▶ [Requirements] Please write out the complete listing that follows, exactly as it reads.

▶ [Information supplied]
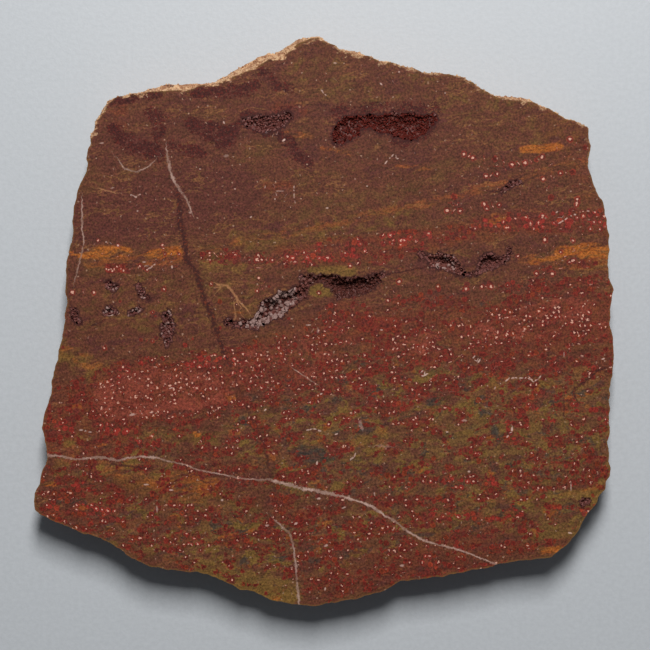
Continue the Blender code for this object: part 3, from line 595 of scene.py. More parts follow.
def close_sawn_face(shell, level, spacing, material_index):
    """Fills the opening at this level with an even net of points, so that stains and lines show on it."""
    rim = [e for e in shell.edges if e.is_boundary and all(abs(v.co.z - level) < FLAT for v in e.verts)]
    corners = list(dict.fromkeys(v for edge in rim for v in edge.verts))
    index = {v: k for k, v in enumerate(corners)}
    lines = [tuple((v.co.x, v.co.y) for v in edge.verts) for edge in rim]
    distance = finder([(v.co.x, v.co.y) for v in corners])
    draw = np.random.default_rng(NET_SEED)
    xs = np.arange(LOW.x, HIGH.x, spacing)
    ys = np.arange(LOW.y, HIGH.y, spacing * math.sqrt(0.75))
    net = np.array([(x + spacing * (row % 2) / 2, y) for row, y in enumerate(ys) for x in xs])
    net += draw.uniform(-NET_STRAY, NET_STRAY, net.shape) * spacing
    net = [point for point in net[inside(net, lines)] if distance(point) > 0.5 * spacing]
    flat = [Vector((v.co.x, v.co.y)) for v in corners] + [Vector(point) for point in net]
    edges = [tuple(index[v] for v in edge.verts) for edge in rim]
    made = geometry.delaunay_2d_cdt(flat, edges, [], 0, 1e-9)
    places, triangles, origins = made[0], made[2], made[3]
    middles = np.array([sum((places[k] for k in face), Vector((0.0, 0.0))) / 3 for face in triangles])
    joined = [
        corners[origin[0]] if origin and origin[0] < len(corners) else shell.verts.new((*place, level))
        for place, origin in zip(places, origins)
    ]
    for face, wanted in zip(triangles, inside(middles, lines)):
        if wanted:
            turned = face if level == HIGH.z else tuple(reversed(face))
            shell.faces.new([joined[k] for k in turned]).material_index = material_index


def new_object(name, data, materials=()):
    """An object at the origin with this mesh, light or camera and these materials."""
    made = bpy.data.objects.new(name, data)
    for finish in materials:
        data.materials.append(finish)
    bpy.context.scene.collection.objects.link(made)
    return made


def vertex_places(mesh):
    """The mesh's vertices as rows of metres."""
    places = np.empty(len(mesh.vertices) * 3, np.float32)
    mesh.vertices.foreach_get("co", places)
    return places.reshape(-1, 3).astype(float)


def keep_field(mesh, name, values):
    """Stores a number or a vector for each vertex under a name that the materials read."""
    values = np.asarray(values, np.float32)
    kind, part = ("FLOAT", "value") if values.ndim == 1 else ("FLOAT_VECTOR", "vector")
    mesh.attributes.new(name, kind, "POINT").data.foreach_set(part, values.ravel())


# Heights, in shares of the thickness, below which there is no hematite and above which there is all of it.
HEMATITE_GONE, HEMATITE_FULL = 0.5, 0.8


def paint_stains(mesh):
    """Gives every vertex its share of each pigment and its place beside each kind of line."""
    places = vertex_places(mesh)
    on_face = places[:, :2] / MM
    for name, strokes in STAINS.items():
        field = stain(on_face, strokes)
        if name == "hematite":
            height = places[:, 2] / THICKNESS
            field *= ((height - HEMATITE_GONE) / (HEMATITE_FULL - HEMATITE_GONE)).clip(0.0, 1.0)
        keep_field(mesh, name, field)
    for name, strokes in LINES.items():
        offset, strength = line_field(on_face, strokes)
        keep_field(mesh, name + "_offset", offset.clip(-20.0, 20.0))
        keep_field(mesh, name + "_strength", strength)
    # The pale flecks, among them painted glints of light, each in its own frame.
    keep_field(mesh, "fleck_and_glint", in_own_frame(on_face, PALE_FLECKS_AND_GLINTS))
    lone = [(x, y, radius, radius, 0.0, heart) for x, y, radius, heart in LONE_GRAINS]
    keep_field(mesh, "lone", in_own_frame(on_face, lone))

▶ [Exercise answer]
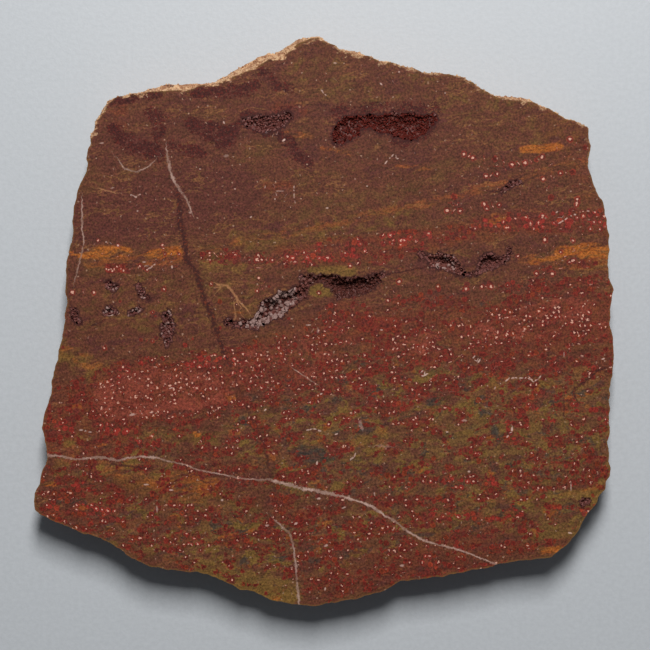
Continue the Blender code for this object: part 3, from line 595 of scene.py. More parts follow.
def close_sawn_face(shell, level, spacing, material_index):
    """Fills the opening at this level with an even net of points, so that stains and lines show on it."""
    rim = [e for e in shell.edges if e.is_boundary and all(abs(v.co.z - level) < FLAT for v in e.verts)]
    corners = list(dict.fromkeys(v for edge in rim for v in edge.verts))
    index = {v: k for k, v in enumerate(corners)}
    lines = [tuple((v.co.x, v.co.y) for v in edge.verts) for edge in rim]
    distance = finder([(v.co.x, v.co.y) for v in corners])
    draw = np.random.default_rng(NET_SEED)
    xs = np.arange(LOW.x, HIGH.x, spacing)
    ys = np.arange(LOW.y, HIGH.y, spacing * math.sqrt(0.75))
    net = np.array([(x + spacing * (row % 2) / 2, y) for row, y in enumerate(ys) for x in xs])
    net += draw.uniform(-NET_STRAY, NET_STRAY, net.shape) * spacing
    net = [point for point in net[inside(net, lines)] if distance(point) > 0.5 * spacing]
    flat = [Vector((v.co.x, v.co.y)) for v in corners] + [Vector(point) for point in net]
    edges = [tuple(index[v] for v in edge.verts) for edge in rim]
    made = geometry.delaunay_2d_cdt(flat, edges, [], 0, 1e-9)
    places, triangles, origins = made[0], made[2], made[3]
    middles = np.array([sum((places[k] for k in face), Vector((0.0, 0.0))) / 3 for face in triangles])
    joined = [
        corners[origin[0]] if origin and origin[0] < len(corners) else shell.verts.new((*place, level))
        for place, origin in zip(places, origins)
    ]
    for face, wanted in zip(triangles, inside(middles, lines)):
        if wanted:
            turned = face if level == HIGH.z else tuple(reversed(face))
            shell.faces.new([joined[k] for k in turned]).material_index = material_index


def new_object(name, data, materials=()):
    """An object at the origin with this mesh, light or camera and these materials."""
    made = bpy.data.objects.new(name, data)
    for finish in materials:
        data.materials.append(finish)
    bpy.context.scene.collection.objects.link(made)
    return made


def vertex_places(mesh):
    """The mesh's vertices as rows of metres."""
    places = np.empty(len(mesh.vertices) * 3, np.float32)
    mesh.vertices.foreach_get("co", places)
    return places.reshape(-1, 3).astype(float)


def keep_field(mesh, name, values):
    """Stores a number or a vector for each vertex under a name that the materials read."""
    values = np.asarray(values, np.float32)
    kind, part = ("FLOAT", "value") if values.ndim == 1 else ("FLOAT_VECTOR", "vector")
    mesh.attributes.new(name, kind, "POINT").data.foreach_set(part, values.ravel())


# Heights, in shares of the thickness, below which there is no hematite and above which there is all of it.
HEMATITE_GONE, HEMATITE_FULL = 0.5, 0.8


def paint_stains(mesh):
    """Gives every vertex its share of each pigment and its place beside each kind of line."""
    places = vertex_places(mesh)
    on_face = places[:, :2] / MM
    for name, strokes in STAINS.items():
        field = stain(on_face, strokes)
        if name == "hematite":
            height = places[:, 2] / THICKNESS
            field *= ((height - HEMATITE_GONE) / (HEMATITE_FULL - HEMATITE_GONE)).clip(0.0, 1.0)
        keep_field(mesh, name, field)
    for name, strokes in LINES.items():
        offset, strength = line_field(on_face, strokes)
        keep_field(mesh, name + "_offset", offset.clip(-20.0, 20.0))
        keep_field(mesh, name + "_strength", strength)
    # The pale flecks, among them painted glints of light, each in its own frame.
    keep_field(mesh, "fleck_and_glint", in_own_frame(on_face, PALE_FLECKS_AND_GLINTS))
    lone = [(x, y, radius, radius, 0.0, heart) for x, y, radius, heart in LONE_GRAINS]
    keep_field(mesh, "lone", in_own_frame(on_face, lone))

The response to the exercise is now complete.